In April, Chadian President, Idriss Déby, ventured into his country’s warfront with rebels and was killed there. More recently, Ethiopian Prime Minister, Abiy Ahmed, decided to abandon his office in Addis Ababa and head to the battlefield to personally lead the war against the Tigray rebels. Ahmed was a lieutenant colonel in the Ethiopian army before transitioning into politics. So, he is by no means a neophyte on the battlefield. Even then one can only wish him well and hope that he doesn’t suffer the same fate as Déby.

On Tuesday, Ahmed released a statement saying that his forces had turned the tide against the Tigray fighters. They were being killed in droves and should surrender, he said. But his government said quite early in the conflict that the Tigray rebels had been vanquished. Yet his decision to put his army uniform back on and head to the warfront was borne out of desperation. The Tigray rebels were advancing toward Addis Ababa.

Regardless of who is advancing on whom, what is important is the plight of the people. Ethiopia has not been a prosperous country since its biblical days. So, the war is adding to the people’s daily hardship. As for the Tigray region, the misery is tenfold. People are starving, running and dying. It doesn’t help that neighboring Eritrea is hostile to the Tigray forces.

Such misery is not what the rebel leaders had in mind when they began to defy federal authorities in an apparent quest for secession. And the Ethiopian government probably didn’t anticipate that Tigray fighters could possibly threaten his government in Addis Ababa. That is the reality of conflicts: leaders rarely ever reckon with the totality of what they are getting into.
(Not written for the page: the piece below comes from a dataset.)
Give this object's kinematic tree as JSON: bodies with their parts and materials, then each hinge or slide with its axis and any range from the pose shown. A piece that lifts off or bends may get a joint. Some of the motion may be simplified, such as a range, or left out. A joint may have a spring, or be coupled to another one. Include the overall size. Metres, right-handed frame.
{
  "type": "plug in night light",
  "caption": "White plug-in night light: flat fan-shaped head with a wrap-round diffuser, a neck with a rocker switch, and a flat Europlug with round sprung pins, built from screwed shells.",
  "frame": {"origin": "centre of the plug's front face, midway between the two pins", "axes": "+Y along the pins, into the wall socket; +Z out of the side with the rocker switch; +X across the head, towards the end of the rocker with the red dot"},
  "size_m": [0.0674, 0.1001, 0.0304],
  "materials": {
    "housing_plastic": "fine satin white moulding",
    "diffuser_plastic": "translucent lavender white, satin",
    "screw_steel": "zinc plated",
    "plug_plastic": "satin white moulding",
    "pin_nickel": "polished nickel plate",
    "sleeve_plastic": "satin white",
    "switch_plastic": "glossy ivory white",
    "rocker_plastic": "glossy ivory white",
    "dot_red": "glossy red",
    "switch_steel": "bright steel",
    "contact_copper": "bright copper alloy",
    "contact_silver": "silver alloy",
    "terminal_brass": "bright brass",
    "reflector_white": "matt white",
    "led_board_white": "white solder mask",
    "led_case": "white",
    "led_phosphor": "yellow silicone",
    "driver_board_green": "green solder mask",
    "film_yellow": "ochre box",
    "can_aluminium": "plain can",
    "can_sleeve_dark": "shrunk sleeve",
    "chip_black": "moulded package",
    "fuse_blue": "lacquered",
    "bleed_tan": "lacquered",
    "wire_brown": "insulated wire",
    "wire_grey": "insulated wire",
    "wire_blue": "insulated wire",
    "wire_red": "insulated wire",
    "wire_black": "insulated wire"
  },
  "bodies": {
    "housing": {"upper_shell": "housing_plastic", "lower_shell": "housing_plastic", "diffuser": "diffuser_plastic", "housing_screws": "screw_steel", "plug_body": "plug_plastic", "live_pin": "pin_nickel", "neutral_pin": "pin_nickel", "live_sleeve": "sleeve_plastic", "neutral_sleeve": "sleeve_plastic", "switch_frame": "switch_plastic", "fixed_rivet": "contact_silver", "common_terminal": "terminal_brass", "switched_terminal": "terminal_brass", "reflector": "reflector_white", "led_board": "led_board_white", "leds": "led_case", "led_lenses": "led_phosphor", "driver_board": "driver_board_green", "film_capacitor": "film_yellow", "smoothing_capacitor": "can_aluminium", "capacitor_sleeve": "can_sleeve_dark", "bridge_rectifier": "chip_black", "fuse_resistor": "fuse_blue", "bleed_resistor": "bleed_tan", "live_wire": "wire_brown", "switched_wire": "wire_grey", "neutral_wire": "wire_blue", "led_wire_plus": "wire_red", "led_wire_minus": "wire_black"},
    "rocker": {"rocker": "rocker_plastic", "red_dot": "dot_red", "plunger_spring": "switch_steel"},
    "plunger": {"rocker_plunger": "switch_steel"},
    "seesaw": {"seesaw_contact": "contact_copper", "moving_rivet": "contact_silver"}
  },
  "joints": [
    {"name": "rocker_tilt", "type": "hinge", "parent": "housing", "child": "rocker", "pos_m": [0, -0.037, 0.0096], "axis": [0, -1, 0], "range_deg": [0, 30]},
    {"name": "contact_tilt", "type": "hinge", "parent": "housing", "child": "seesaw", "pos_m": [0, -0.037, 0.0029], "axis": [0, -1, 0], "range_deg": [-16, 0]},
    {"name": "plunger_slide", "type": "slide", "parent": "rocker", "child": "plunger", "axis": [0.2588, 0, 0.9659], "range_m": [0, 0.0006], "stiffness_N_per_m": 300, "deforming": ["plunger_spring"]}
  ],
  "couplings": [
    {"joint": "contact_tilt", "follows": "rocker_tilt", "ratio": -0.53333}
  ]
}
Back to Nigeria, the President, Major General Muhammadu Buhari’s (retd.), dismissive comments about IPOB are much like that of Ethiopia’s Ahmed early in the Tigray conflict. And Kanu’s vision of the Biafra that he would preside over is unrealistically rosy. For one thing, he has mapped out a Biafra territory that is even more expansive than the original. It includes parts of the former Midwestern Region, which never belonged in the 1960s Biafra.

Kanu thus seems oblivious of the fact that the minority regions were Biafra’s Achilles heel during the 1967 secession. Despite pronouncements by Niger Delta activists such as Asari Dokubo, that has not fundamentally changed. The prevailing sentiment is very much as expressed by Governor Nyesom Wike of Rivers State and Senator Ovie Omo-Agege, an Uhrobo representing Delta Central.

While conceding the right of the Igbo to agitate for themselves, Omo-Agege has objected to his people being included in the projected map of Biafra. “We were never part of the Republic of Biafra, we are not now, and we do not plan to be part of that,” he has said.

It all means that if IPOB somehow succeeds in its quest to split from Nigeria, Kanu will immediately have his hands full with secessionist agitations. For one, there has been a movement for the Republic of the Niger Delta. It happens to be one of Nigeria’s most ethnically diverse regions. So, if it succeeds in splitting from the hypothetical new Biafra, it’ll almost certainly face secessionist agitations from the onset. That spells unending strife, misery and deaths.So, Kalu’s advice to Kanu is actually a good advice to all leaders: think of the consequences of your words and actions on the people who follow you.